The only real problem I had with the article is that these councils are the exceptions rather than the rule, a fact that was not at all made clear. Now, granted, the article does cover the activities of some of the more typical councils and it does end on a very hopeful note, but I do feel the article really only tells one (albeit, important) side of the story. Still, as for being an examination of the problems that do face the handful of true problem NC's and the pitfalls that all NC's are and will be faced with - it is a very accurate article.
In the interest of full disclosure, I might add that I have run into the writer - Robert Greene - a number of times during his writing of the article and we have developed a kind of relationship that can best be described as follows; when a person once asked him if he wrote for a newspaper, I graciously answered for him that he did not - that he wrote for the LA Weekly.
Thursday, August 26, 2004
Sunday, August 22, 2004
GRAND AVENUE... BE AFRAID... BE VERY, VERY AFRAID.
In Roger Vincent's excellent (as usual) article in today's LAT's Sunday business section, he mentions the until now only rumored details about the final selection of Related over Forest City in the Grand Avenue 'competition'.

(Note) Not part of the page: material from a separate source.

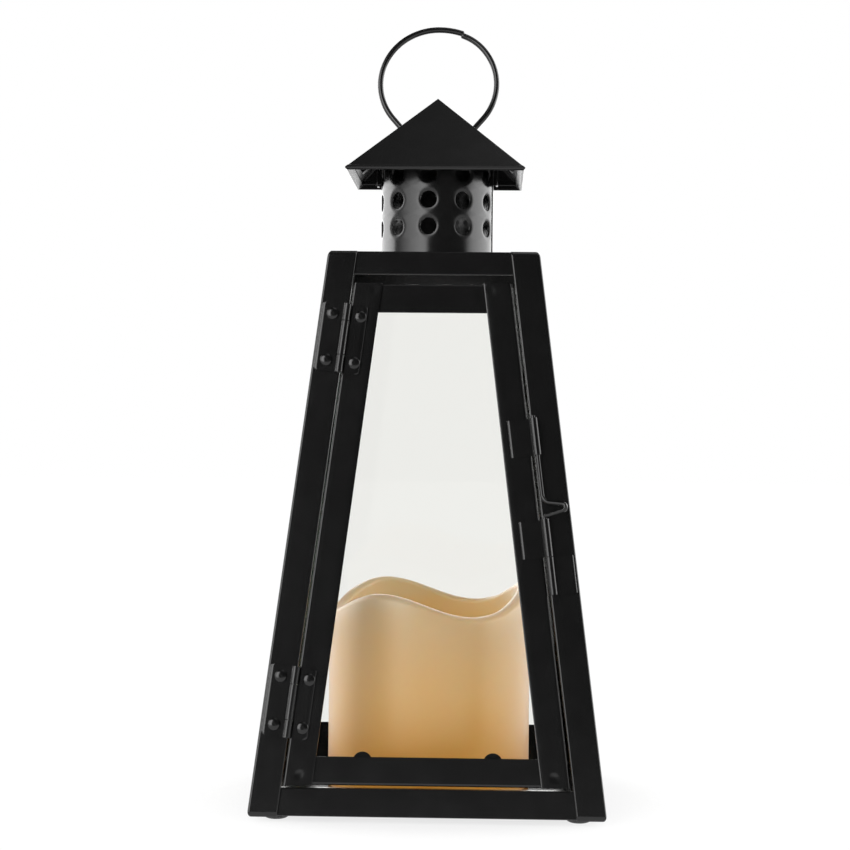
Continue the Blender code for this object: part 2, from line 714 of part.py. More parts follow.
def build_wax(frame, pivot):
    """Hollow pillar: a wavy open well above, and a room for the battery case below."""
    segments = 48
    bottom = CANDLE_BOTTOM
    well_floor = CANDLE_WELL
    room_top = BASE_TOP + 0.0007
    inner = CANDLE_RADIUS - CANDLE_WALL
    profile = [(0.0036, well_floor), (inner, well_floor), (inner + 0.0006, "inside")]
    profile += [(CANDLE_RADIUS - 0.0028, "rim"), (CANDLE_RADIUS, "outside")]
    profile += [(CANDLE_RADIUS, bottom + 0.001), (CANDLE_RADIUS - 0.001, bottom)]
    profile += [(inner - 0.0005, bottom), (inner - 0.0005, room_top), (0.0036, room_top)]
    drops = {"inside": 0.0022, "rim": 0.0, "outside": 0.0020}
    bm = bmesh.new()
    loops = []
    for radius, level in profile:
        loop = []
        for i in range(segments):
            turn = 2 * math.pi * i / segments
            z = rim_height(turn) - drops[level] if level in drops else level
            loop.append((radius * math.sin(turn), -radius * math.cos(turn), z))
        loops.append(loop)
    rings = add_loops(bm, loops, closed_ends=False)
    for i in range(segments):
        j = (i + 1) % segments
        bm.faces.new((rings[-1][i], rings[-1][j], rings[0][j], rings[0][i]))
    smooth(make_object("candle_wax", bm, frame, "ivory_wax", pivot))


def build_battery_case(frame, pivot):
    low = CANDLE_BOTTOM + GAP
    case = [(0.0, low), (BASE_RADIUS, low), (BASE_RADIUS, BASE_TOP), (0.0, BASE_TOP)]
    base = turned("candle_battery_case", case, 40, frame, "ivory_plastic", pivot)
    bm = bmesh.new()
    add_box(bm, (-0.0262, -0.0135, low - 0.001), (0.0262, 0.0135, low + 0.0018))
    add_cylinder(bm, 0.0032, 0.020, BASE_TOP + 0.001, 12)
    add_box(bm, (-0.0045, SWITCH_PLACE - 0.002, low - 0.001), (0.0045, SWITCH_PLACE + 0.002, low + 0.004))
    cutter = make_object("case_cutter", bm, frame, "ivory_plastic", pivot)
    boolean(base, cutter, "DIFFERENCE")
    bay = bmesh.new()
    add_box(bay, (-0.0236, -0.0118, low + 0.0010), (0.0236, 0.0118, low + 0.0135))
    boolean(base, make_object("bay_cutter", bay, frame, "ivory_plastic", pivot), "DIFFERENCE")

    cover = bmesh.new()
    add_box(cover, (-0.0258, -0.0131, low), (0.0258, 0.0131, low + 0.0014))
    make_object("battery_cover", cover, frame, "ivory_plastic", pivot)

    half = BATTERY_LENGTH / 2
    cell = [(0.0, -half), (0.0046, -half), (BATTERY_RADIUS, -half + 0.0006)]
    cell += [(BATTERY_RADIUS, half - 0.0018), (0.0046, half - 0.0012), (0.0019, half - 0.0010)]
    cell += [(0.0019, half), (0.0, half)]
    for name, side in (("battery_1", 1), ("battery_2", -1)):
        spot = Matrix.Translation((0.0, side * 0.0057, low + 0.0078))
        turn = Matrix.Rotation(side * math.pi / 2, 4, "Y")
        turned(name, cell, 16, frame @ spot @ turn, "battery_metal", pivot)

    lamp = [(0.0, 0.0203), (0.0028, 0.0203), (0.0028, 0.0213), (0.0024, 0.0213), (0.0024, 0.0330)]
    lamp += [(0.0021, 0.0343), (0.0012, 0.0353), (0.0, 0.0356)]
    turned("candle_led", lamp, 16, frame, "lamp_lens", pivot)


def build_switch(pivot):
    bm = bmesh.new()
    add_box(bm, (-0.0012, -0.0016, 0.0), (0.0012, 0.0016, 0.0032))
    make_object("candle_switch", bm, pivot["frame"], "ivory_plastic", pivot)


def main():
    clear_scene()
    build_posts()
    build_rails()
    build_floor_and_top()
    build_panes()
    build_feet()

    door_pivot = make_pivot("door_pivot", hinge_frame(HINGE_HEIGHTS["lower"]))
    build_door(door_pivot)
    for name, height in HINGE_HEIGHTS.items():
        build_hinge(name, height, door_pivot)
    build_rivets(door_pivot)
    build_guides(door_pivot)
    bolt_frame = latch_frame(GUIDE_HEIGHTS["lower"])
    bolt_pivot = make_pivot("bolt_pivot", bolt_frame, door_pivot)
    wire("latch_bolt", bolt_points(), BOLT_RADIUS, bolt_frame, bolt_pivot)

    build_chimney()
    build_roof()
    build_roof_brackets()
    pivot_spot = Matrix.Translation((0, 0, FOOT_HEIGHT + RING_PIVOT))
    ring_pivot = make_pivot("ring_pivot", pivot_spot)
    lean = Matrix.Rotation(-RING_LEAN, 4, "X")
    wire("carry_ring", ring_points(), RING_WIRE_RADIUS, pivot_spot @ lean, ring_pivot)

    candle_frame = Matrix.Translation((CANDLE_X, 0.0, FOOT_HEIGHT))
    candle_pivot = make_pivot("candle_pivot", candle_frame)
    build_wax(candle_frame, candle_pivot)
    build_battery_case(candle_frame, candle_pivot)
    slot = Matrix.Translation((-SWITCH_TRAVEL / 2, SWITCH_PLACE, CANDLE_BOTTOM + GAP))
    build_switch(make_pivot("switch_pivot", candle_frame @ slot, candle_pivot))


main()
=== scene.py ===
import math

import bmesh
import bpy
from mathutils import Matrix, Vector


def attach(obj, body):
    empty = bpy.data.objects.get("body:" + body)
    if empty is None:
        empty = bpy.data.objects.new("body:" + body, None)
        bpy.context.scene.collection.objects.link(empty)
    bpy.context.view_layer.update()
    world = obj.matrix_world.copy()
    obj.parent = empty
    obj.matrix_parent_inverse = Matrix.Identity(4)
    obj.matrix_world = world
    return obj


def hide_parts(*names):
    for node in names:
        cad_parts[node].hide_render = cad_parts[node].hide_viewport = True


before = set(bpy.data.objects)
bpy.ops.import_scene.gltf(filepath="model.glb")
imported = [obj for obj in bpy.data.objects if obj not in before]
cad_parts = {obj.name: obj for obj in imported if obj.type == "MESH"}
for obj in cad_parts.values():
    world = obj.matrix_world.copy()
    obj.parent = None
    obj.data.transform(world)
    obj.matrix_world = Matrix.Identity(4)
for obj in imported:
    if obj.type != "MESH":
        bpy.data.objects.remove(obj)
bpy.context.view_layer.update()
print("frame loaded:", len(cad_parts), "nodes")

# Sizes shared by the whole lantern. Heights called z start at the underside of the metal frame.
body = {
    "baseHalf": 0.0625, "topHalf": 0.038, "height": 0.199, "foot": 0.0018,
    "sheet": 0.0009, "thinSheet": 0.0008, "gap": 0.0003, "glass": 0.0018, "leg": 0.0105,
}
taper = math.atan2(body["baseHalf"] - body["topHalf"], body["height"])
edgeLean = math.atan(math.sin(taper))


def halfWidth(z):
    return body["baseHalf"] - z * math.tan(taper)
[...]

While one member of the Forest City team told me their not trying to compete with the massive retail complex being built at Staples as the main reason they were not selected, Eli Broad instead posited in the article that the proposals were essentially tied with the deciding factor being Related's agreeing to pay more ground rent and to put forth more subsidies for low and moderate income housing on the site. However, of course, the building of far more high-end retail would enable them to pay higher rents and subsidies, so there could be some correlation there.
The one part of the article that should worry anyone concerned about the future of Los Angeles, though, was that statement that the head of Related - former tax attorney Steve Ross - is intensely involved in every detail of his projects - down to the art work and the lighting fixtures.

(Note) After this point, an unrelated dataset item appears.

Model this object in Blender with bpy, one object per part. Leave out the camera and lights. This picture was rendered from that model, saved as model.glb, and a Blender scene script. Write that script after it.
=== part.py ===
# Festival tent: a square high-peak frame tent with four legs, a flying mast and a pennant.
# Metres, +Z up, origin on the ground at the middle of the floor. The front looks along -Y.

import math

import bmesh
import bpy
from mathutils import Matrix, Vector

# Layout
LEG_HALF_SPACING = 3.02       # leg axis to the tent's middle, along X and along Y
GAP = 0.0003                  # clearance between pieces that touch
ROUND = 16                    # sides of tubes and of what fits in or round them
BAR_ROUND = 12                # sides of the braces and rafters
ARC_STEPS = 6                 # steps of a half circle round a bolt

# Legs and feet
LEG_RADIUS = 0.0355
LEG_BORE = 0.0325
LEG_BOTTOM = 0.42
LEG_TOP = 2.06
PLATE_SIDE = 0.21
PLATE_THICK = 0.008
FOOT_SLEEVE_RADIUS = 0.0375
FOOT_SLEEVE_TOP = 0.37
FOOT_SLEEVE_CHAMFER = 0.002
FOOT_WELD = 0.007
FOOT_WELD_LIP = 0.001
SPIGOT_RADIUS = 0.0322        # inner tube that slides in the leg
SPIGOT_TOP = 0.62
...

The only problem is that as one who has seen many of their projects, I have not seen any art or a lighting fixtures in their projects that would be particularly suitable for any place in Los Angeles (and this is - alas - especially true of theIr one built project in downtown LA), much less on Grand Avenue.
Now this is not to say that their projects are tacky or in bad taste, for they are not. They are generally quite tasteful - if your taste is 1960's corporate modernism (though their lead architecture David Childs prefers a very heavy handed 1930's Art Deco style 'updated' to the 1960's) - modernism after modernism has lost its edge and its nerve - or an inoffensive shopping center Taco Bell type of Spanish revival pastiche architecture such as their highly suburban Florida shopping mall with apartments on the roofs of the stores in West Palm Beach.

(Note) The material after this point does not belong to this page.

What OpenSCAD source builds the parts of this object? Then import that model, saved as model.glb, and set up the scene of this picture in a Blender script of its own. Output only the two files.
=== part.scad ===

They are highly efficient machines with which to make money and have it shipped back to their corporate headquarters in New York. Nothing less and nothing more.
In short - it is the kind of taste that is antithetical to true urbanism, antithetical to quality design - and inappropriate for a great street even during the middle to late 20th Century, much less what is needed to redefine what is necessary to create a great urban center in the 21st Century.
While one member of the Forest City team told me their not trying to compete with the massive retail complex being built at Staples as the main reason they were not selected, Eli Broad instead posited in the article that the proposals were essentially tied with the deciding factor being Related's agreeing to pay more ground rent and to put forth more subsidies for low and moderate income housing on the site. However, of course, the building of far more high-end retail would enable them to pay higher rents and subsidies, so there could be some correlation there.
The one part of the article that should worry anyone concerned about the future of Los Angeles, though, was that statement that the head of Related - former tax attorney Steve Ross - is intensely involved in every detail of his projects - down to the art work and the lighting fixtures.
The only problem is that as one who has seen many of their projects, I have not seen any art or a lighting fixtures in their projects that would be particularly suitable for any place in Los Angeles (and this is - alas - especially true of theIr one built project in downtown LA), much less on Grand Avenue.
Now this is not to say that their projects are tacky or in bad taste, for they are not. They are generally quite tasteful - if your taste is 1960's corporate modernism (though their lead architecture David Childs prefers a very heavy handed 1930's Art Deco style 'updated' to the 1960's) - modernism after modernism has lost its edge and its nerve - or an inoffensive shopping center Taco Bell type of Spanish revival pastiche architecture such as their highly suburban Florida shopping mall with apartments on the roofs of the stores in West Palm Beach.
They are highly efficient machines with which to make money and have it shipped back to their corporate headquarters in New York. Nothing less and nothing more.
In short - it is the kind of taste that is antithetical to true urbanism, antithetical to quality design - and inappropriate for a great street even during the middle to late 20th Century, much less what is needed to redefine what is necessary to create a great urban center in the 21st Century.
Tuesday, August 03, 2004
Mr. DeMille... I'm ready for my Close-Up.... (not)
I can count on one hand the number of times I have been photographed since age 17 other than by family or by female and other friends. I have also managed to avoid even once being captured by a TV camera. However, today, at the request of Greg Nelson of the Department of Neighborhoods Empowerment (DONE - the agency in charge of Neighborhood Council's), I just shot a half-hour TV show for the city cable channel on the economic development in the Old Bank District/Gallery Row area of downtown. I am beginning to realize that this sort of thing comes with the territory, but do not expect the time and date of its showing on this site.